Coburn: So I think you have to make the decision do you want to serve the kinds of customers for whom GDPR is important? And there’s an interesting point there where GDPR is positioned as sort of this European thing where if you want to do business in Europe you have to comply. It’s actually bigger than that. So most of the enterprise customers that we do business with are choosing to comply with GDPR globally. And the reason is pretty simple. Let’s say that you’re a company in San Francisco that is hosting a conference and one of your attendees is from Germany. You need to treat them in compliance with GDPR. So in order to do that, you just have to be bigger. Maybe you have to raise more venture funding or maybe you have to wait longer to sell into the enterprise.

Wood: Broadly, I’ve heard that same argument applied to marketing, the idea that actually this could end up concentrating marketing dollars, say on Facebook and Google, where you just kind of know that they’ve got it figured out.

Coburn: Yeah, and I think that’s true not only in marketing, I think that’s in all software. I think we’re going to see consolidation on a handful of trusted vendors where there’s confidence that they have the legal and product and engineering resources to be buttoned up on GDPR. So there’s intense pressure on these companies to simplify their external relationships. The winners are going to keep winning. I think it’s going to be that the rich get richer and the smaller companies have a harder bar to break through.

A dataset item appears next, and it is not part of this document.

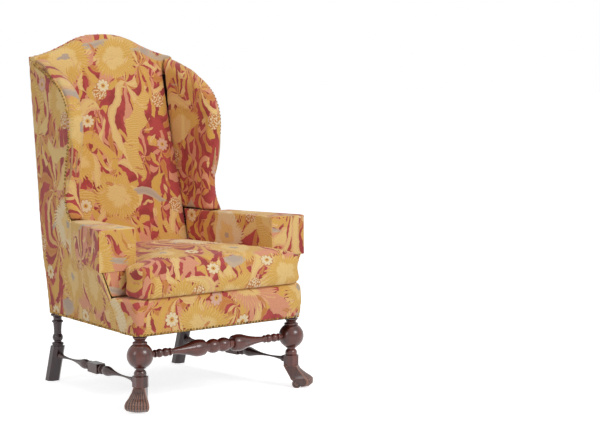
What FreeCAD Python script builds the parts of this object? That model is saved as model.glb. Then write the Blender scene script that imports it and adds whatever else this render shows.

Wood: Why is that always the answer? So then when you talk to other entrepreneurs and when you do all this work yourself and delay parts of your product road map, what’s the feeling about GDPR? How do you feel about this development?

Coburn: You know, I think entrepreneurs are optimistic in general, and if they weren’t they wouldn’t be in this line of work. So I generally feel what I said, which is that if this is good for attendees and consumers, if it gives them more confidence in logging into more software because they know there are strict laws protecting them, overall that’s going to lead to more usage. So I think that long term, especially as people start to figure out how GDPR is going to get enforced, this is probably going to be a net positive for the overall software industry. I think short term it’s just going to be there’s a lot of uncertainty. Nobody really knows how it’s going to be enforced. The stakes are super high. Somebody is probably going to have to swallow a giant fine and start to set some precedent for what is acceptable behavior, because right now there’s just a lot of gray out there and it’s scaring folks a lot. I mean, the stakes of 4 percent of global revenue, 20 million euros. These are substantial fines, and nobody wants to get dinged with that.